Нечего и говорить о том, что к большевизму германские офицеры (с солдатами я лично, по понятным причинам, избегал говорить на политические темы) относились с самой подлинной ненавистью. Впрочем, раз я имел случай убедиться в том, что большевицкие жестокости вызывали отвращение и у солдат. Надо еще заметить, что и те, и другие все-таки до конца не могли понять русской действительности -- приходится снова сделать оговорку -- по крайней мере тогда, во времена императорской Германии.
Очень запомнился один вечер в Оржицкой волости. Солнце заходит. Дымятся развалины сожженного местными большевиками хутора. Обгорелые трупы скотины. Изломанные сеялки, жатки, конные грабли. Кругом германские драгуны, артиллеристы, наши куренные добровольцы. Хозяин -- пожилой мужик -- всхлипывает:
-- Ваше благородие... всю жизнь работал... за что... вот смотрите, и матку сожгли, не дали выпустить...
Страшно вздутый обуглившийся труп жеребой кобылы. Рассказывает, как лошадь отчаянно ржала в огне. У кадета Мосолова бегут по щекам частые слезы. Еще один берется за платок. Сам чувствую, что мне начинает сдавливать горло. Странное дело, эта сожженная лошадь страшней человеческих трупов. Среди немецких солдат хмурый ропот. Ко мне подъезжает лейтенант X. Лицо взволнованное и злое.
-- Обер-лейтенант Раевский, наши люди хотят знать, что это значит. Я в здешнем варварстве ничего не понимаю... Объясните им.
Драгуны и артиллеристы окружают меня. Вижу по лицам, что и германских мужиков взяло за живое.
-- Soldaten... -- Хотел было сказать -- вот социализм на практике, но подумал -- процентов тридцать социал-демократов... Нельзя.
-- Солдаты, вот большевизм на практике. Видите сами, что получается... Это надо искоренить во что бы то ни стало.
-- Господин обер-лейтенант, что сделал этот крестьянин?
-- Ничего. Работал целую жизнь и стал богаче тех, которые его сожгли.
-- Поручик Раевский! Остановите их... Скорее...
В версте от нас туча пыли. Кто там -- не видно.
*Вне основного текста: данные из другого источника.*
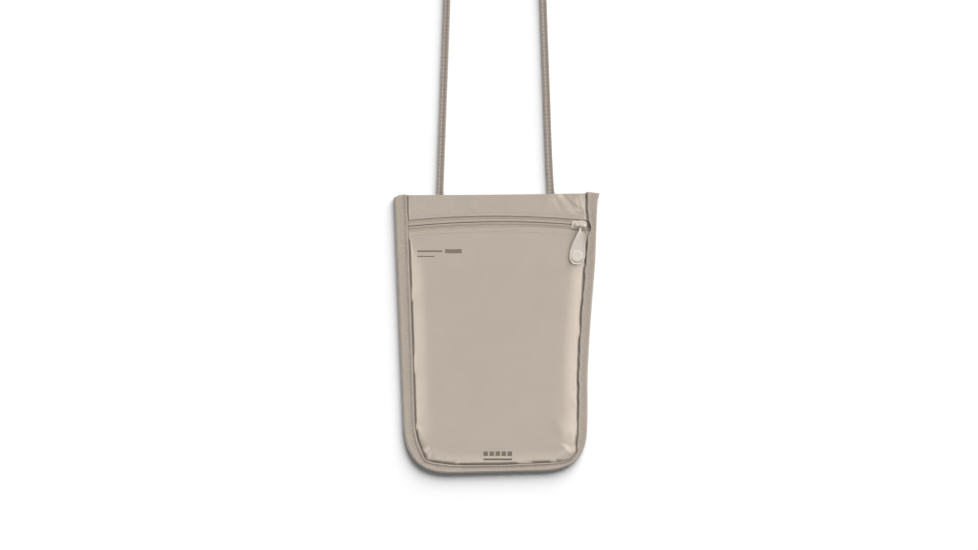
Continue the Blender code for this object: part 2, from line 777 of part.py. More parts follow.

Шестеро моих артиллеристов с шашками наголо несутся по полю. Самовольная атака. Не выдержали... Даю Мэри шпоры. Карьером догоняю скачущих, Шашкой велю перейти в шаг. Собираю. Перекошенные лица. У Мосолова распухшие от слез глаза. Мы оторвались от своих на полверсты. К счастью -- не конница. Всего-навсего стадо. Драгуны Франца-Иосифа рысят нам на помощь. От них видна туча зажженной солнцем пыли, надвигающаяся на семерых всадников.
Я выбранил своих за глупую атаку. Не имели права сами. Будь там на самом деле вражеская конница, все бы погибли. Все это так, но они все еще не могут прийти в себя после хутора. Увидели и бросились вшестером рубить.
В этот вечер я, как никогда, сильно чувствовал моральную оправданность того, что мы делаем. Самостийность, германцы, желто-голубое знамя -- все, в конце концов, пустяки. Самое главное, какой угодно ценой и ни перед чем не останавливаясь, спасти Южную Россию от большевизма. Все остальное поправимо. Раз немцы здесь, надо действовать с немцами.
Не раз долго и откровенно говорил я с капитаном Артопеусом (его летом произвели в этот чин). Ни я, ни он друг друга не обманывали. Цели у нас пока разные, но враг сейчас общий. Однажды я рассказал капитану о Делагарди и Скопине-Шуйском -- не для сравнения, понятно. Кандидатом в психиатрическую лечебницу я не был. Просто мне казалось, что в настроениях русских людей того времени, бившихся против "воров" бок о бок с пришельцами-шведами, должно было быть что-то общее с нашими переживаниями во время украинско-германских экспедиций.